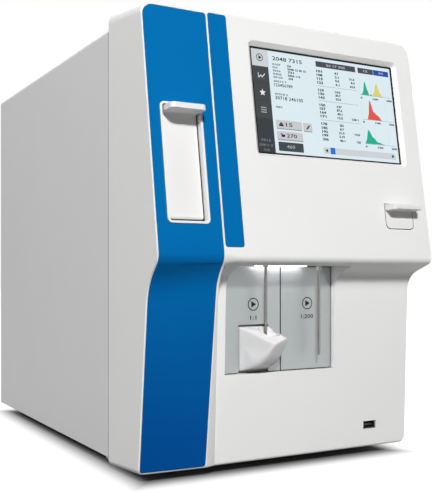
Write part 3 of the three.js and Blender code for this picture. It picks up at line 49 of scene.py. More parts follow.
def makeCamera():
    bpy.ops.object.camera_add(location=cameraSetup["place"],
                              rotation=(math.pi / 2, 0, -math.radians(cameraSetup["turn"])))
    camera = bpy.context.object
    camera.name = "photoCamera"
    camera.data.sensor_width = cameraSetup["frame"]
    camera.data.lens = cameraSetup["lens"]
    camera.data.shift_x, camera.data.shift_y = cameraSetup["shift"]
    camera.data.clip_start = cameraSetup["near"]
    camera.data.clip_end = cameraSetup["far"]
    scene.camera = camera


makeCamera()
print("camera set")

studio = {
    "world": 0.055, "worldColor": (1.0, 0.93, 0.86),
    "floorSize": 16.0, "floorColor": (0.15, 0.15, 0.15), "floorRoughness": 0.9,
    "footprint": (0.138, 0.206), "footprintMiddle": (0.0, 0.017),  # half its width and depth, and its middle
    "glowNear": 0.87, "paintedShadowNear": (-0.012, 0.022),  # the floor's pale tone, rising beside the object; the band before it is full is a painted shadow
    "glowFar": 0.13, "paintedShadeFar": (0.0, 0.20),        # and what is added further out, leaving a wider painted shade near the object
    "lamps": {
        "keyLamp": {"place": (-1.12, -2.35, 1.48), "size": 0.24, "power": 79.0, "color": (1.0, 1.0, 1.0)},
        "sideLamp": {"place": (-1.5, 0.2, 1.7), "size": 1.0, "power": 10.0, "color": (1.0, 0.975, 0.995)},
        "backLamp": {"place": (1.35, 1.9, 1.5), "size": 2.6, "power": 62.0, "color": (1.0, 1.0, 1.0)},
    },
    "aim": (0.0, -0.1, 0.2),
}


def seenDirectly(tree):
    # 1 for what the camera, a reflection or a look through glass meets, 0 for light on the object
    path = tree.nodes.new("ShaderNodeLightPath")
    either = path.outputs["Is Camera Ray"]
    for label in ("Is Glossy Ray", "Is Transmission Ray"):
        join = tree.nodes.new("ShaderNodeMath")
        join.operation = "MAXIMUM"
        tree.links.new(either, join.inputs[0])
        tree.links.new(path.outputs[label], join.inputs[1])
        either = join.outputs[0]
    return either


def makeWorld():
    world = bpy.data.worlds.new("studioWorld")
    world.use_nodes = True
    scene.world = world
    tree = world.node_tree
    tree.nodes.clear()
    out = tree.nodes.new("ShaderNodeOutputWorld")
    soft = tree.nodes.new("ShaderNodeBackground")
    soft.inputs["Strength"].default_value = studio["world"]
    white = tree.nodes.new("ShaderNodeBackground")
    white.inputs["Strength"].default_value = 1.0
    soft.inputs["Color"].default_value = (*studio["worldColor"], 1)
    white.inputs["Color"].default_value = (1, 1, 1, 1)
    mix = tree.nodes.new("ShaderNodeMixShader")
    tree.links.new(seenDirectly(tree), mix.inputs[0])
    tree.links.new(soft.outputs[0], mix.inputs[1])
    tree.links.new(white.outputs[0], mix.inputs[2])
    tree.links.new(mix.outputs[0], out.inputs["Surface"])


def makeLamp(name, values):
    bpy.ops.object.light_add(type="AREA", location=values["place"])
    lamp = bpy.context.object
    lamp.name = name
    lamp.data.size = values["size"]
    lamp.data.energy = values["power"]
    lamp.data.color = values["color"]
    towards = Vector(studio["aim"]) - Vector(values["place"])
    lamp.rotation_euler = towards.to_track_quat("-Z", "Y").to_euler()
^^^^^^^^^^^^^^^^
Repeat the whole listing exactly, keeping every line intact.

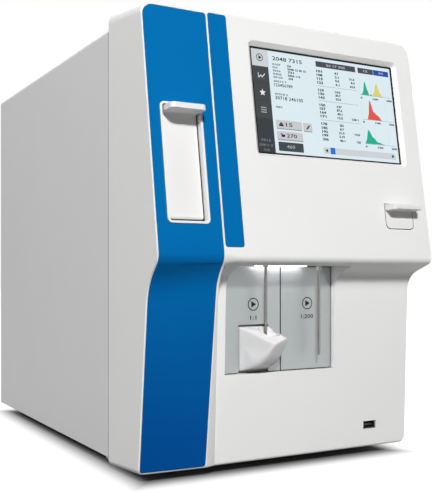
Write part 3 of the three.js and Blender code for this picture. It picks up at line 49 of scene.py. More parts follow.
def makeCamera():
    bpy.ops.object.camera_add(location=cameraSetup["place"],
                              rotation=(math.pi / 2, 0, -math.radians(cameraSetup["turn"])))
    camera = bpy.context.object
    camera.name = "photoCamera"
    camera.data.sensor_width = cameraSetup["frame"]
    camera.data.lens = cameraSetup["lens"]
    camera.data.shift_x, camera.data.shift_y = cameraSetup["shift"]
    camera.data.clip_start = cameraSetup["near"]
    camera.data.clip_end = cameraSetup["far"]
    scene.camera = camera


makeCamera()
print("camera set")

studio = {
    "world": 0.055, "worldColor": (1.0, 0.93, 0.86),
    "floorSize": 16.0, "floorColor": (0.15, 0.15, 0.15), "floorRoughness": 0.9,
    "footprint": (0.138, 0.206), "footprintMiddle": (0.0, 0.017),  # half its width and depth, and its middle
    "glowNear": 0.87, "paintedShadowNear": (-0.012, 0.022),  # the floor's pale tone, rising beside the object; the band before it is full is a painted shadow
    "glowFar": 0.13, "paintedShadeFar": (0.0, 0.20),        # and what is added further out, leaving a wider painted shade near the object
    "lamps": {
        "keyLamp": {"place": (-1.12, -2.35, 1.48), "size": 0.24, "power": 79.0, "color": (1.0, 1.0, 1.0)},
        "sideLamp": {"place": (-1.5, 0.2, 1.7), "size": 1.0, "power": 10.0, "color": (1.0, 0.975, 0.995)},
        "backLamp": {"place": (1.35, 1.9, 1.5), "size": 2.6, "power": 62.0, "color": (1.0, 1.0, 1.0)},
    },
    "aim": (0.0, -0.1, 0.2),
}


def seenDirectly(tree):
    # 1 for what the camera, a reflection or a look through glass meets, 0 for light on the object
    path = tree.nodes.new("ShaderNodeLightPath")
    either = path.outputs["Is Camera Ray"]
    for label in ("Is Glossy Ray", "Is Transmission Ray"):
        join = tree.nodes.new("ShaderNodeMath")
        join.operation = "MAXIMUM"
        tree.links.new(either, join.inputs[0])
        tree.links.new(path.outputs[label], join.inputs[1])
        either = join.outputs[0]
    return either


def makeWorld():
    world = bpy.data.worlds.new("studioWorld")
    world.use_nodes = True
    scene.world = world
    tree = world.node_tree
    tree.nodes.clear()
    out = tree.nodes.new("ShaderNodeOutputWorld")
    soft = tree.nodes.new("ShaderNodeBackground")
    soft.inputs["Strength"].default_value = studio["world"]
    white = tree.nodes.new("ShaderNodeBackground")
    white.inputs["Strength"].default_value = 1.0
    soft.inputs["Color"].default_value = (*studio["worldColor"], 1)
    white.inputs["Color"].default_value = (1, 1, 1, 1)
    mix = tree.nodes.new("ShaderNodeMixShader")
    tree.links.new(seenDirectly(tree), mix.inputs[0])
    tree.links.new(soft.outputs[0], mix.inputs[1])
    tree.links.new(white.outputs[0], mix.inputs[2])
    tree.links.new(mix.outputs[0], out.inputs["Surface"])


def makeLamp(name, values):
    bpy.ops.object.light_add(type="AREA", location=values["place"])
    lamp = bpy.context.object
    lamp.name = name
    lamp.data.size = values["size"]
    lamp.data.energy = values["power"]
    lamp.data.color = values["color"]
    towards = Vector(studio["aim"]) - Vector(values["place"])
    lamp.rotation_euler = towards.to_track_quat("-Z", "Y").to_euler()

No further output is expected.